#### Short exercise
Select each line where the word "axis" appears.

** Start of Recorded information **

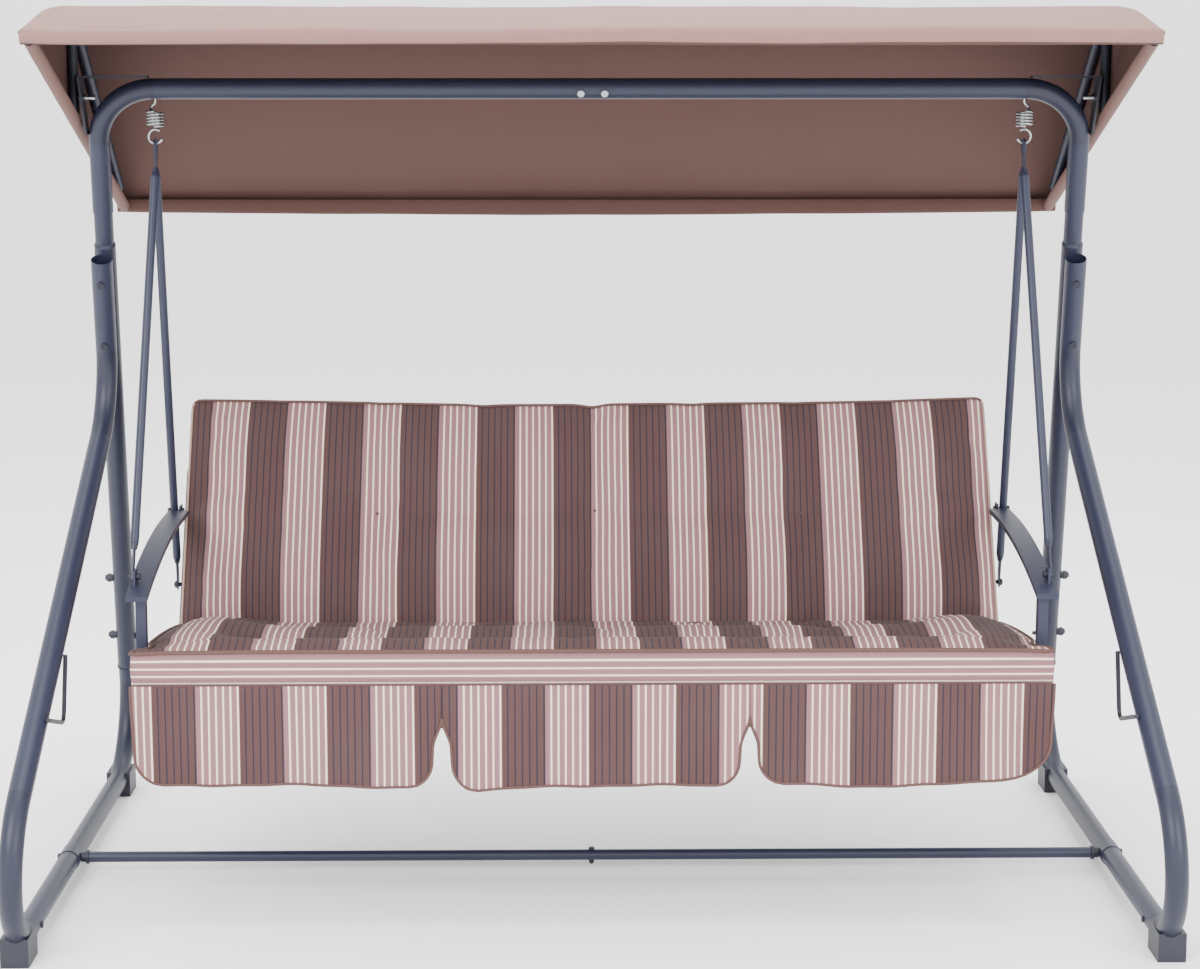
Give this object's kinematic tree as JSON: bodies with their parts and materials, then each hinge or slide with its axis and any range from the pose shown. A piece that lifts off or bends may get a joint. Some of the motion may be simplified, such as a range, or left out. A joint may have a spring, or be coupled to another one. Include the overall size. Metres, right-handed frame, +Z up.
{
  "type": "canopy swing bench",
  "caption": "Garden swing bench: a padded bench hung on springs from a bent-tube stand, under a tilting fabric canopy.",
  "frame": {"origin": "on the floor at the centre of the stand's footprint", "axes": "+X along the top beam towards the viewer's right, -Y the open front where people sit down, +Z up"},
  "size_m": [2, 1.2346, 1.605],
  "materials": {
    "powder_coat": "satin",
    "zinc_steel": "satin",
    "navy_plastic": "matte",
    "canopy_fabric": "matte",
    "striped_fabric": "matte",
    "skirt_fabric": "matte",
    "sling_fabric": "matte"
  },
  "bodies": {
    "frame": {"beam_left": "powder_coat", "beam_right": "powder_coat", "beam_splice": "powder_coat", "beam_bolts": "zinc_steel", "rear_leg_left": "powder_coat", "rear_leg_right": "powder_coat", "rear_base_left": "powder_coat", "rear_base_right": "powder_coat", "front_leg_left": "powder_coat", "front_leg_right": "powder_coat", "front_base_left": "powder_coat", "front_base_right": "powder_coat", "front_foot_left": "navy_plastic", "front_foot_right": "navy_plastic", "rear_foot_left": "navy_plastic", "rear_foot_right": "navy_plastic", "cross_bar_left": "powder_coat", "cross_bar_right": "powder_coat", "cross_bar_collars": "powder_coat", "cross_bar_bolts": "powder_coat", "leg_bolts": "powder_coat", "lower_leg_bolts": "zinc_steel", "cap_nuts": "navy_plastic", "wire_holder_left": "powder_coat", "wire_holder_right": "powder_coat", "canopy_bracket_left": "powder_coat", "canopy_bracket_right": "powder_coat"},
    "canopy": {"canopy_side_left": "powder_coat", "canopy_side_right": "powder_coat", "canopy_hem_left": "powder_coat", "canopy_hem_right": "powder_coat", "canopy_strut_left": "powder_coat", "canopy_strut_right": "powder_coat", "canopy_cross_bars": "powder_coat", "canopy_pivots": "zinc_steel", "canopy_plugs": "navy_plastic", "canopy_cover": "canopy_fabric"},
    "springs": {"spring_left": "zinc_steel", "spring_right": "zinc_steel", "spring_hooks": "zinc_steel"},
    "spring_rings": {"spring_rings": "zinc_steel"},
    "bench": {"hanger_front_left": "powder_coat", "hanger_front_right": "powder_coat", "hanger_rear_left": "powder_coat", "hanger_rear_right": "powder_coat", "seat_side_left": "powder_coat", "seat_side_right": "powder_coat", "seat_cross_rails": "powder_coat", "seat_sling": "sling_fabric", "back_frame": "powder_coat", "back_sling": "sling_fabric", "arm_left": "powder_coat", "arm_right": "powder_coat", "arm_posts": "powder_coat", "arm_ears": "powder_coat", "bench_bolts": "zinc_steel", "seat_cushion": "striped_fabric", "seat_skirt": "skirt_fabric", "back_cushion": "striped_fabric"}
  },
  "joints": [
    {"name": "canopy_tilt", "type": "hinge", "parent": "frame", "child": "canopy", "pos_m": [0, 0.0435, 1.44], "axis": [1, 0, 0], "range_deg": [-12, 12]},
    {"name": "hook_swing", "type": "hinge", "parent": "frame", "child": "springs", "pos_m": [0, 0.01926, 1.4407], "axis": [1, 0, 0], "range_deg": [-5, 5]},
    {"name": "spring_stretch", "type": "slide", "parent": "springs", "child": "spring_rings", "axis": [0, 0, -1], "range_m": [-0.004, 0.03], "stiffness_N_per_m": 20000, "springref_m": -0.01056, "deforming": ["spring_left", "spring_right"]},
    {"name": "seat_swing", "type": "hinge", "parent": "spring_rings", "child": "bench", "pos_m": [0, 0.01926, 1.357], "axis": [1, 0, 0], "range_deg": [-13, 13]}
  ]
}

** End of Recorded information **

#### Full output
Give this object's kinematic tree as JSON: bodies with their parts and materials, then each hinge or slide with its axis and any range from the pose shown. A piece that lifts off or bends may get a joint. Some of the motion may be simplified, such as a range, or left out. A joint may have a spring, or be coupled to another one. Include the overall size. Metres, right-handed frame, +Z up.
    {"name": "canopy_tilt", "type": "hinge", "parent": "frame", "child": "canopy", "pos_m": [0, 0.0435, 1.44], "axis": [1, 0, 0], "range_deg": [-12, 12]},
    {"name": "hook_swing", "type": "hinge", "parent": "frame", "child": "springs", "pos_m": [0, 0.01926, 1.4407], "axis": [1, 0, 0], "range_deg": [-5, 5]},
    {"name": "spring_stretch", "type": "slide", "parent": "springs", "child": "spring_rings", "axis": [0, 0, -1], "range_m": [-0.004, 0.03], "stiffness_N_per_m": 20000, "springref_m": -0.01056, "deforming": ["spring_left", "spring_right"]},
    {"name": "seat_swing", "type": "hinge", "parent": "spring_rings", "child": "bench", "pos_m": [0, 0.01926, 1.357], "axis": [1, 0, 0], "range_deg": [-13, 13]}